• [WHAT THE TASK ASKS] Each line from the one containing "What OpenSCAD source" through the one containing "left leg (+Y)." must be echoed exactly, endpoints included, and every other line omitted.

• [PROVIDED ENTRIES]
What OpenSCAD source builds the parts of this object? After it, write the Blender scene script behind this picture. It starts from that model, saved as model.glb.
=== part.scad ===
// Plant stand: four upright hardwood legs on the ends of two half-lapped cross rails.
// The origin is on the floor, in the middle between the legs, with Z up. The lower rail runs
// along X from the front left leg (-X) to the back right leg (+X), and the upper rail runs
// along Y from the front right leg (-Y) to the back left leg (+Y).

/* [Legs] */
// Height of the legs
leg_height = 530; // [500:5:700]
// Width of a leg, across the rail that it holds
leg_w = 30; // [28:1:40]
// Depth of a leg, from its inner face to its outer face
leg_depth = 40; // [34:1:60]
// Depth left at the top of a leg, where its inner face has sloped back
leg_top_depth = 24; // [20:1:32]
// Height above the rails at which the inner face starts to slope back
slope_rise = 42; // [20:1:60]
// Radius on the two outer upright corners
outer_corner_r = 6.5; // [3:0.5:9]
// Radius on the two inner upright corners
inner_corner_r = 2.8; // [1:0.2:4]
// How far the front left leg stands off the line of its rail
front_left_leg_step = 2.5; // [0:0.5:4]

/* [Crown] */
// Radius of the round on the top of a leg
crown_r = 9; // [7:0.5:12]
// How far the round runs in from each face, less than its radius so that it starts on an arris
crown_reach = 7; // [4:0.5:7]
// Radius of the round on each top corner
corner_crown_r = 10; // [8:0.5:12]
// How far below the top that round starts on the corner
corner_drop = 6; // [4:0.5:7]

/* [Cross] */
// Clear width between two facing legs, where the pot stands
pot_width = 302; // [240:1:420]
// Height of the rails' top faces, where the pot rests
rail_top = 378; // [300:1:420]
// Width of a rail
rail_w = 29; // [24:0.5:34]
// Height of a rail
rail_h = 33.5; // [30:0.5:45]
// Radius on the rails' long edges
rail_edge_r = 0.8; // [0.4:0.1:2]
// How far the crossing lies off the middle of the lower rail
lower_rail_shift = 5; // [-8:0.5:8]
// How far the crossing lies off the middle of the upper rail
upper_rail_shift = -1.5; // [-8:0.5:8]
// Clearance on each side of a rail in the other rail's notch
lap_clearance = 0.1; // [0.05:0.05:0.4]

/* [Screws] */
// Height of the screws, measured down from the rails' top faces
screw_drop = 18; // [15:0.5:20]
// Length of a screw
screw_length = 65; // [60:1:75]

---

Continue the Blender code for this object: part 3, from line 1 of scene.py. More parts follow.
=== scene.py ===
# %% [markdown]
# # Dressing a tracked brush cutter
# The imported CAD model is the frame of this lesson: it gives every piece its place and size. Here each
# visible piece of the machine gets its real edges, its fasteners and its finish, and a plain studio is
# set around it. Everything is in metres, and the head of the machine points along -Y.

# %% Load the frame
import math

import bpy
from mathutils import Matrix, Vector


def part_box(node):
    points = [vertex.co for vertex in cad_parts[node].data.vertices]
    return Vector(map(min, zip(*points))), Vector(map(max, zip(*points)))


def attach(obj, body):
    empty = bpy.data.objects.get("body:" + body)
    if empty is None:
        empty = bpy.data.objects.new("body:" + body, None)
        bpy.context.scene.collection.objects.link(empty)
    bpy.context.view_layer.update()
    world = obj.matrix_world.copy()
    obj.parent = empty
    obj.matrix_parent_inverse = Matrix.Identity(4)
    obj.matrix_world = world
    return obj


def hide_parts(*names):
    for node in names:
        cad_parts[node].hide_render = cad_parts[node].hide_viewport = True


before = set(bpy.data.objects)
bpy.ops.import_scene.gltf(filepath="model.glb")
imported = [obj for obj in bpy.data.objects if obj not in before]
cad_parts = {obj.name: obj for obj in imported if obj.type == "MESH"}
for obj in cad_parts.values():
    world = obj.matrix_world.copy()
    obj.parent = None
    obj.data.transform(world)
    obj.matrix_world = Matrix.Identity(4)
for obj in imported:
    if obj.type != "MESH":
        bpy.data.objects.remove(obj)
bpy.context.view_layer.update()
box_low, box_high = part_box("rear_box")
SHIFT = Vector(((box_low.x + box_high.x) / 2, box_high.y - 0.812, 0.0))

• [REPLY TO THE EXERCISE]
What OpenSCAD source builds the parts of this object? After it, write the Blender scene script behind this picture. It starts from that model, saved as model.glb.
=== part.scad ===
// Plant stand: four upright hardwood legs on the ends of two half-lapped cross rails.
// The origin is on the floor, in the middle between the legs, with Z up. The lower rail runs
// along X from the front left leg (-X) to the back right leg (+X), and the upper rail runs
// along Y from the front right leg (-Y) to the back left leg (+Y).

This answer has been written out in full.